**WRITTEN PROBLEM**
Render every entry verbatim.

□ □ □ □ □ □ □

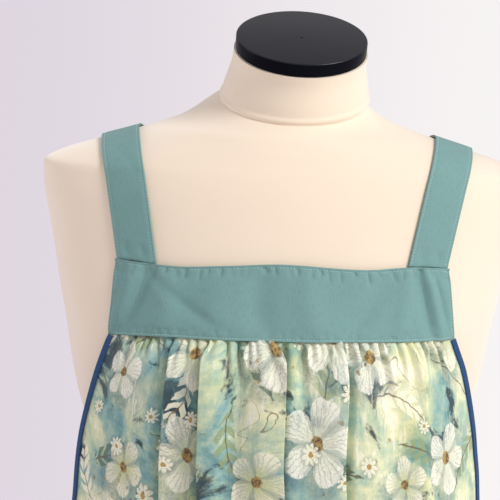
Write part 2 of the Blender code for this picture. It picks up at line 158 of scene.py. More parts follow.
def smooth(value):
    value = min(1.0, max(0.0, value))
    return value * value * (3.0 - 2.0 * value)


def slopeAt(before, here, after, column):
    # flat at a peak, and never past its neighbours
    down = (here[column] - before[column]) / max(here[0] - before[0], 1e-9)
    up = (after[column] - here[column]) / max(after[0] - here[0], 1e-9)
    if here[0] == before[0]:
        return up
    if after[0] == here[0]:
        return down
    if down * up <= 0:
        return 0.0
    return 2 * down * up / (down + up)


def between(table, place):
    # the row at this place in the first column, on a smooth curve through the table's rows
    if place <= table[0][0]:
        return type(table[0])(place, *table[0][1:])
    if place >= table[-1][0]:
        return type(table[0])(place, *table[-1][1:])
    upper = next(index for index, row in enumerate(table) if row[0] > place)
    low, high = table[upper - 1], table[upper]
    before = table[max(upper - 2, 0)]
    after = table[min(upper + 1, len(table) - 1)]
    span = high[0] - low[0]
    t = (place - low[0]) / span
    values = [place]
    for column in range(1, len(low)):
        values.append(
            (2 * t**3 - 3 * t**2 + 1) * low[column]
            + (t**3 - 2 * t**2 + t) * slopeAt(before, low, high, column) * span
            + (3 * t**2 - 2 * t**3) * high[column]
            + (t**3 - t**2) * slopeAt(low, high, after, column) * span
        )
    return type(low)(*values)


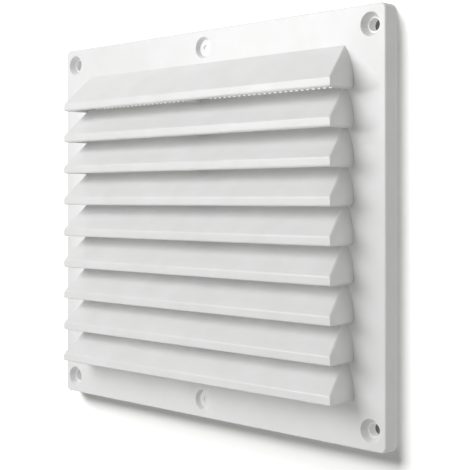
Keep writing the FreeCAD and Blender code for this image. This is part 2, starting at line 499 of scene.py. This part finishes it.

□ □ □ □ □ □ □

**COMPLETE ANSWER**
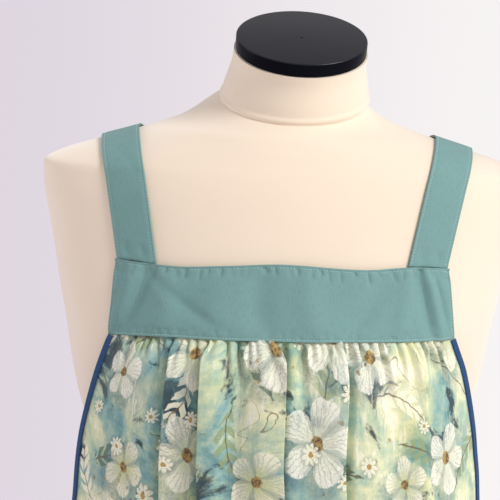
Write part 2 of the Blender code for this picture. It picks up at line 158 of scene.py. More parts follow.
def smooth(value):
    value = min(1.0, max(0.0, value))
    return value * value * (3.0 - 2.0 * value)


def slopeAt(before, here, after, column):
    # flat at a peak, and never past its neighbours
    down = (here[column] - before[column]) / max(here[0] - before[0], 1e-9)
    up = (after[column] - here[column]) / max(after[0] - here[0], 1e-9)
    if here[0] == before[0]:
        return up
    if after[0] == here[0]:
        return down
    if down * up <= 0:
        return 0.0
    return 2 * down * up / (down + up)


def between(table, place):
    # the row at this place in the first column, on a smooth curve through the table's rows
    if place <= table[0][0]:
        return type(table[0])(place, *table[0][1:])
    if place >= table[-1][0]:
        return type(table[0])(place, *table[-1][1:])
    upper = next(index for index, row in enumerate(table) if row[0] > place)
    low, high = table[upper - 1], table[upper]
    before = table[max(upper - 2, 0)]
    after = table[min(upper + 1, len(table) - 1)]
    span = high[0] - low[0]
    t = (place - low[0]) / span
    values = [place]
    for column in range(1, len(low)):
        values.append(
            (2 * t**3 - 3 * t**2 + 1) * low[column]
            + (t**3 - 2 * t**2 + t) * slopeAt(before, low, high, column) * span
            + (3 * t**2 - 2 * t**3) * high[column]
            + (t**3 - t**2) * slopeAt(low, high, after, column) * span
        )
    return type(low)(*values)


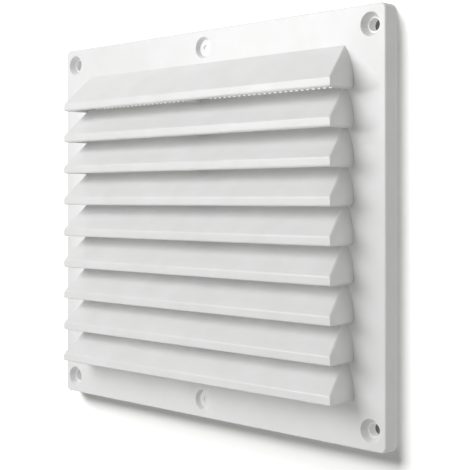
Keep writing the FreeCAD and Blender code for this image. This is part 2, starting at line 499 of scene.py. This part finishes it.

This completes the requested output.